• _What you have to do_:
From the line containing "const jacket = new THREE.Group();" through the line containing "obj.data.transform(world)", retype each line exactly; include both end lines and nothing beyond them.

• _Information provided_:
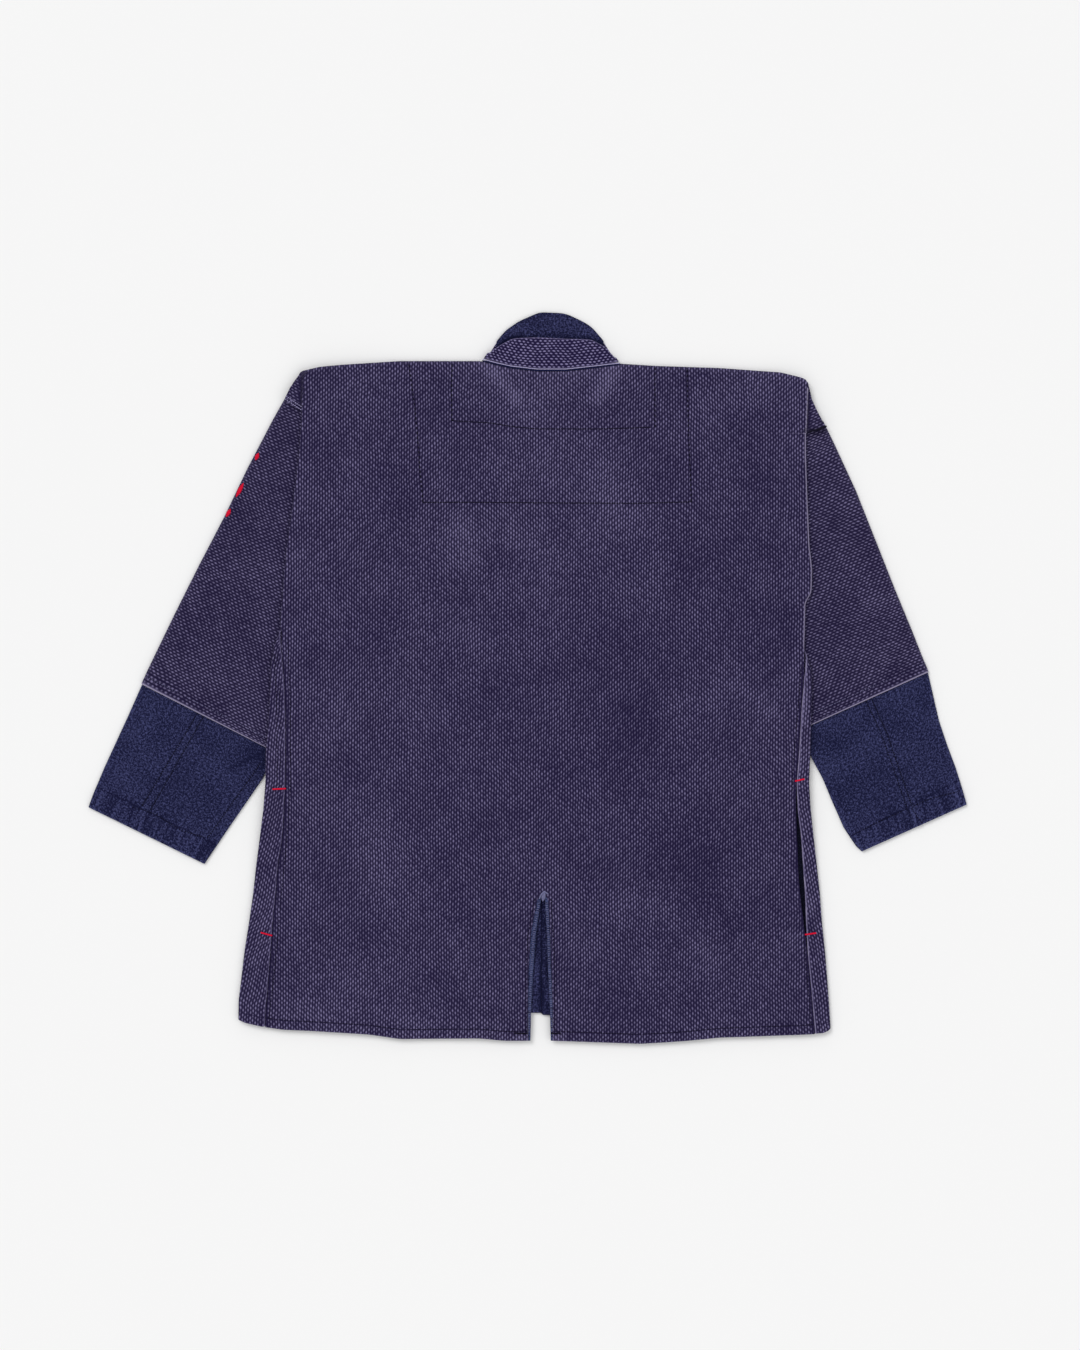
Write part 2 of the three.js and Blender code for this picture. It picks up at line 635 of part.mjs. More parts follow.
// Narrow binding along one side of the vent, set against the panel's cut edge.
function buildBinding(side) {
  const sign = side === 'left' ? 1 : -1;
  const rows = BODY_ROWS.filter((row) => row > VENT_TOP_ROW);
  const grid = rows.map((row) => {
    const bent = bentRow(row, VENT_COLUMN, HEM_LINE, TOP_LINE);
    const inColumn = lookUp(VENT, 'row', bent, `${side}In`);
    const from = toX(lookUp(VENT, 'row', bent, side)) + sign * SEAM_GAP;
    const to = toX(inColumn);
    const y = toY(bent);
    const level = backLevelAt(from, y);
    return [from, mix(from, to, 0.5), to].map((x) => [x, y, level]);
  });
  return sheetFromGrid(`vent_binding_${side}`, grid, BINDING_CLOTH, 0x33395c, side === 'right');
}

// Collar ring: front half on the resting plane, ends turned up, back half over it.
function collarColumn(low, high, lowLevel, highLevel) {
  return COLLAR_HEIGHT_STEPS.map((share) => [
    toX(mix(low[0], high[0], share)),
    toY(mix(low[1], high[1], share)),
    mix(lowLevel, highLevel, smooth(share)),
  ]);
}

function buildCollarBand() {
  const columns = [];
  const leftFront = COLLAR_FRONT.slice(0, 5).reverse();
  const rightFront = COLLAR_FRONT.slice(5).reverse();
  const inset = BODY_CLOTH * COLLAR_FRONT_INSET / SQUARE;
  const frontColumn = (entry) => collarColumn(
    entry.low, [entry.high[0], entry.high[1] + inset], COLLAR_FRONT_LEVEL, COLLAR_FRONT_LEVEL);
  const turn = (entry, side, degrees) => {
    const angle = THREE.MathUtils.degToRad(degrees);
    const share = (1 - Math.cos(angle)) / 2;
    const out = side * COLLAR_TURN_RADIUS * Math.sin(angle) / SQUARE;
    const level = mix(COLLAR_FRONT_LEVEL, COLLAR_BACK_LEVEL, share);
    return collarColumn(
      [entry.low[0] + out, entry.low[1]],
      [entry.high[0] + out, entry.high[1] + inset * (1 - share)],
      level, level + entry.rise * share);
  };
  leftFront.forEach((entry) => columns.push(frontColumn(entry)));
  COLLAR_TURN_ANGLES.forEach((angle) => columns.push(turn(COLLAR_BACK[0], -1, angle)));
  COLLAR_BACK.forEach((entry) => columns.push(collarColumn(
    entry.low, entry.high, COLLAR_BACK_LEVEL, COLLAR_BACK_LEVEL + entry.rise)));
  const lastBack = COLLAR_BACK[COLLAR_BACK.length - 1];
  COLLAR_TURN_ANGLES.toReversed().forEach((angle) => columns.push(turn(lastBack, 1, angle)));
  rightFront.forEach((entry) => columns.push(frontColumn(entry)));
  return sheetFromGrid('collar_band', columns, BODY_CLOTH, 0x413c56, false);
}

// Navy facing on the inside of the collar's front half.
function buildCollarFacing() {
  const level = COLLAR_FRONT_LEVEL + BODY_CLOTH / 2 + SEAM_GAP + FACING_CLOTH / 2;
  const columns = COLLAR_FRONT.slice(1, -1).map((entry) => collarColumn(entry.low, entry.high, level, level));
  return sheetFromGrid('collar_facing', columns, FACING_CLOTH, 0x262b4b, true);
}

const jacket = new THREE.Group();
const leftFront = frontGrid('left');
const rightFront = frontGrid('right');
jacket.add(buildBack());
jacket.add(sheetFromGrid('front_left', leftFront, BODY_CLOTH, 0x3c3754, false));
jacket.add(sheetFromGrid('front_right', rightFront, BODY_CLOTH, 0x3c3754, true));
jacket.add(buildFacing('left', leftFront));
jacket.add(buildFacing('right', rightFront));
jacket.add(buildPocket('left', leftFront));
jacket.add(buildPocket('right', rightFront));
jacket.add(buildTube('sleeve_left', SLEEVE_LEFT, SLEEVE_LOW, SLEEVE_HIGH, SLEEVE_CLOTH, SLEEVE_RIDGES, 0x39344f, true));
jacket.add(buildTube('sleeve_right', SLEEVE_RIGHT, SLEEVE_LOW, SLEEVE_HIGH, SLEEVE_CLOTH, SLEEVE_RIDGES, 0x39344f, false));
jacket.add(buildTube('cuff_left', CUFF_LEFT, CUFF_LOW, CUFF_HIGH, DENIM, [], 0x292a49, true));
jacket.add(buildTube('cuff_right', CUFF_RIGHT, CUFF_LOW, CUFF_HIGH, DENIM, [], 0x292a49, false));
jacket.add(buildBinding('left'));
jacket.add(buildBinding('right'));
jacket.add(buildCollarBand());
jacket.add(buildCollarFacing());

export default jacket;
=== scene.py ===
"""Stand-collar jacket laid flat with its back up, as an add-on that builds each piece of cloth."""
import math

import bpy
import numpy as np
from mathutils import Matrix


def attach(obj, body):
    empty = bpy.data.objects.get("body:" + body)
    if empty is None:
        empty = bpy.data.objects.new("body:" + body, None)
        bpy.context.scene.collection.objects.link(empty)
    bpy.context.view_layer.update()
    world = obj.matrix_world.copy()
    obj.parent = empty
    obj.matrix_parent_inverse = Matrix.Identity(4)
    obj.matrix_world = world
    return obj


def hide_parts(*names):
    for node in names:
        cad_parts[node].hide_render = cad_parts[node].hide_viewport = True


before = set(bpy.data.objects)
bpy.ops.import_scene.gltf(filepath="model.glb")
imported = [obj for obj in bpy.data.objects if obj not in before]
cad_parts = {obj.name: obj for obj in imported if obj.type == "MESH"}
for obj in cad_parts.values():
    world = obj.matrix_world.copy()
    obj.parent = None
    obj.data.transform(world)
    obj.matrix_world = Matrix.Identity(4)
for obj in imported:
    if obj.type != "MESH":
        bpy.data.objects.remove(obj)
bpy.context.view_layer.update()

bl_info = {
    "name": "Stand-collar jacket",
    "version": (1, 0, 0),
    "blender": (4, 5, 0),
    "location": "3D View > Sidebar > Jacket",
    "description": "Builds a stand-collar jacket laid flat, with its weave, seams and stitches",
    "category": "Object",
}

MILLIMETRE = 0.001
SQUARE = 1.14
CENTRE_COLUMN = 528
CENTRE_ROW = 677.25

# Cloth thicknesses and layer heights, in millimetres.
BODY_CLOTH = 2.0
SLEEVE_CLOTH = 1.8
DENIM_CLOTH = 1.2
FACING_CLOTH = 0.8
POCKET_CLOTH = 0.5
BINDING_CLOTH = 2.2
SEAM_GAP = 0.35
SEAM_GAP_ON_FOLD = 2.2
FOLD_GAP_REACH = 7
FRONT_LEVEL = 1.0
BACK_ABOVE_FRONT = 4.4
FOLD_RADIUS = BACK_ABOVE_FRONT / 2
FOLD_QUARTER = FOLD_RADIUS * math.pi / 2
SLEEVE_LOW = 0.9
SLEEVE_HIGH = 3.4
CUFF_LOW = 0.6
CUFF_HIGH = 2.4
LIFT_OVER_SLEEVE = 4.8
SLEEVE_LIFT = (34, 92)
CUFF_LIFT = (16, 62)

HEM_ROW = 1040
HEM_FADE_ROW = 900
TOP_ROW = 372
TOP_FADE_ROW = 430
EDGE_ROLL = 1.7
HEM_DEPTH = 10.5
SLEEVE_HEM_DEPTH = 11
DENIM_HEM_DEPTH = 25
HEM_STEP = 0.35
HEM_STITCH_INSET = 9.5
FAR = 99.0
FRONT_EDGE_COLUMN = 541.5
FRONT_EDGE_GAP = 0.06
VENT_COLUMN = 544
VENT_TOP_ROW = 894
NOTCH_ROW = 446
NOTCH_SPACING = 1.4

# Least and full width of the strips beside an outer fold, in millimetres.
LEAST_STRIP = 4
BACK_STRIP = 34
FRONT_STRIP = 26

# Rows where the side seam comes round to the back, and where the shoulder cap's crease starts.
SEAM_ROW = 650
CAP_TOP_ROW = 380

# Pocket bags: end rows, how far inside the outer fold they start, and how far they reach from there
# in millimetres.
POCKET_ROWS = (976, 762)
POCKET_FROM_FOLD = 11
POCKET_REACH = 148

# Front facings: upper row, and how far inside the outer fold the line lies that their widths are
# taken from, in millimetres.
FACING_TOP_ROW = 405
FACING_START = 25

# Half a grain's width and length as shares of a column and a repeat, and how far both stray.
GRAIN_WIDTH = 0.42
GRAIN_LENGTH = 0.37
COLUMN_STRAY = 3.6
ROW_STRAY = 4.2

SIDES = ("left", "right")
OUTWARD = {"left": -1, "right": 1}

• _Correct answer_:
const jacket = new THREE.Group();
const leftFront = frontGrid('left');
const rightFront = frontGrid('right');
jacket.add(buildBack());
jacket.add(sheetFromGrid('front_left', leftFront, BODY_CLOTH, 0x3c3754, false));
jacket.add(sheetFromGrid('front_right', rightFront, BODY_CLOTH, 0x3c3754, true));
jacket.add(buildFacing('left', leftFront));
jacket.add(buildFacing('right', rightFront));
jacket.add(buildPocket('left', leftFront));
jacket.add(buildPocket('right', rightFront));
jacket.add(buildTube('sleeve_left', SLEEVE_LEFT, SLEEVE_LOW, SLEEVE_HIGH, SLEEVE_CLOTH, SLEEVE_RIDGES, 0x39344f, true));
jacket.add(buildTube('sleeve_right', SLEEVE_RIGHT, SLEEVE_LOW, SLEEVE_HIGH, SLEEVE_CLOTH, SLEEVE_RIDGES, 0x39344f, false));
jacket.add(buildTube('cuff_left', CUFF_LEFT, CUFF_LOW, CUFF_HIGH, DENIM, [], 0x292a49, true));
jacket.add(buildTube('cuff_right', CUFF_RIGHT, CUFF_LOW, CUFF_HIGH, DENIM, [], 0x292a49, false));
jacket.add(buildBinding('left'));
jacket.add(buildBinding('right'));
jacket.add(buildCollarBand());
jacket.add(buildCollarFacing());

export default jacket;
=== scene.py ===
"""Stand-collar jacket laid flat with its back up, as an add-on that builds each piece of cloth."""
import math

import bpy
import numpy as np
from mathutils import Matrix


def attach(obj, body):
    empty = bpy.data.objects.get("body:" + body)
    if empty is None:
        empty = bpy.data.objects.new("body:" + body, None)
        bpy.context.scene.collection.objects.link(empty)
    bpy.context.view_layer.update()
    world = obj.matrix_world.copy()
    obj.parent = empty
    obj.matrix_parent_inverse = Matrix.Identity(4)
    obj.matrix_world = world
    return obj


def hide_parts(*names):
    for node in names:
        cad_parts[node].hide_render = cad_parts[node].hide_viewport = True


before = set(bpy.data.objects)
bpy.ops.import_scene.gltf(filepath="model.glb")
imported = [obj for obj in bpy.data.objects if obj not in before]
cad_parts = {obj.name: obj for obj in imported if obj.type == "MESH"}
for obj in cad_parts.values():
    world = obj.matrix_world.copy()
    obj.parent = None
    obj.data.transform(world)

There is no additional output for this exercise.